1,Bromwell High is a cartoon comedy. It ran at t...,1,Bromwell High cartoon comedy . it run time pr...
2,All the world's a stage and its people actors ...,1,all world stage people actor like . who hell ...
3,FUTZ is the only show preserved from the exper...,1,FUTZ preserve experimental theatre movement N...
4,I came in in the middle of this film so I had ...,1,I come middle film I idea credit title till I...
...,...,...,...
97,When a man who doesn't have Alzheimer's can't ...,0,when man Alzheimer remember film probably wor...
98,"There are some nice shots in this film, it cat...",0,there nice shot film catch landscape beautifu...
99,"A very cheesy and dull road movie, with the in...",0,a cheesy dull road movie intention hip modern...
100,"Three part ""horror"" film with some guy in a bo...",0,three horror film guy board house implore vie...


Token2Vec conversion.

In [5]:
count = 0

df['word_vector'] = df['text']

for text in df['text_no_stop']:
    
    word_vec=[]
    
    doc = nlp(text)
   
    df['word_vector'][count] = doc.vector
    
    count+=1


In [6]:
"""Reshaping the Spacy Vector Matrix so that this vector matrix will be used for SCIKIT models"""
vector_list = np.concatenate([nlp(i).vector.reshape(1,-1) for i in df['text_no_stop']])
print(vector_list.shape)

(102, 96)


As the input is very small, instead of splitting the input data I am using different files for testing and scoring.

In [7]:
test = pd.read_csv('test.csv')
test.head()


Unnamed: 0,text,target
0,"What an inspiring movie, I laughed, cried and ...",1
1,This is just a short comment but I stumbled on...,1
2,My family and I have viewed this movie often o...,1
3,What a lovely heart warming television movie. ...,1
4,"What are the odds of a ""Mermaid"" helium balloo...",1


Do the same preprocessing step for test file as input file.  If large input file, this will be done at once and then split the input as train and test. 

In [8]:
count = 0


test['text_no_stop'] = test['text']

for test_text in df['text']:
    words = []
    doc = nlp(test_text)
    for word in doc:
        if word.text not in stop_words:
            words.append(word.lemma_)
            
    
    stop_word = re.sub(r'[^0-9a-zA-Z_//.]+'," ",str(words))
    
       
    test['text_no_stop'][count] = stop_word
   
    
    count+=1

In [9]:
count = 0

test['word_vector'] = test['text']

for test_text in test['text_no_stop']:
    
    word_vec=[]
    
    doc = nlp(test_text)
   
    test['word_vector'][count] = doc.vector
    
    count+=1

In [10]:
test_vector_list = np.concatenate([nlp(i).vector.reshape(1,-1) for i in test['text_no_stop']])
print(test_vector_list.shape)

(40, 96)


In [11]:
"""Fitting with the logistic Regression model"""
model = LogisticRegression()
clf = model.fit(vector_list,df['target'])


In [13]:
"""Predict the target for the test data and then score with the actuals"""

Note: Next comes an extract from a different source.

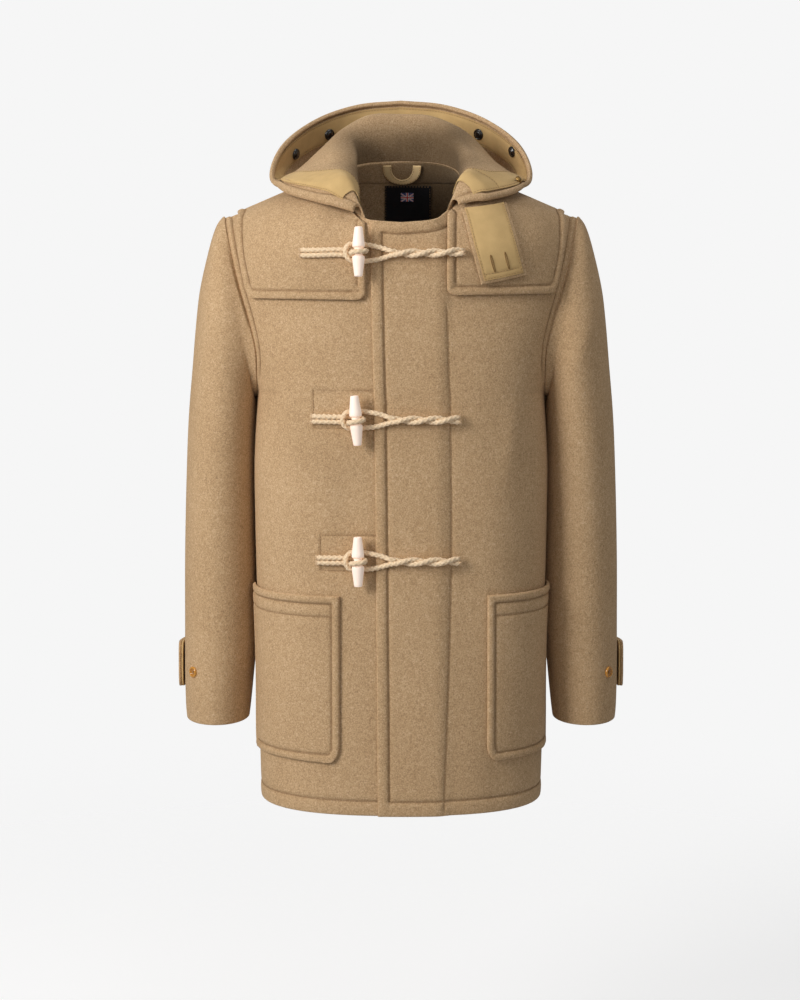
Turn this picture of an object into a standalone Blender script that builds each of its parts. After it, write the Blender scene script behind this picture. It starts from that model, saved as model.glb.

y_test = np.array(test['target'])
score = model.score(test_vector_list,y_test)
y_hat = model.predict(test_vector_list)
accuracy_score = metrics.accuracy_score(y_test,y_hat)
print(score)
print(accuracy_score)

0.5
0.5


The above result is not really great accuracy as we have only 50% right result. Fine tuning the data by adding more preprocessing steps will give a higher accuracy.  And using large data will automatically increase the accuracy and reduce the loss.  This code is not really for optimization instead to understand how to preprocess using Spacy and then model with different libraries.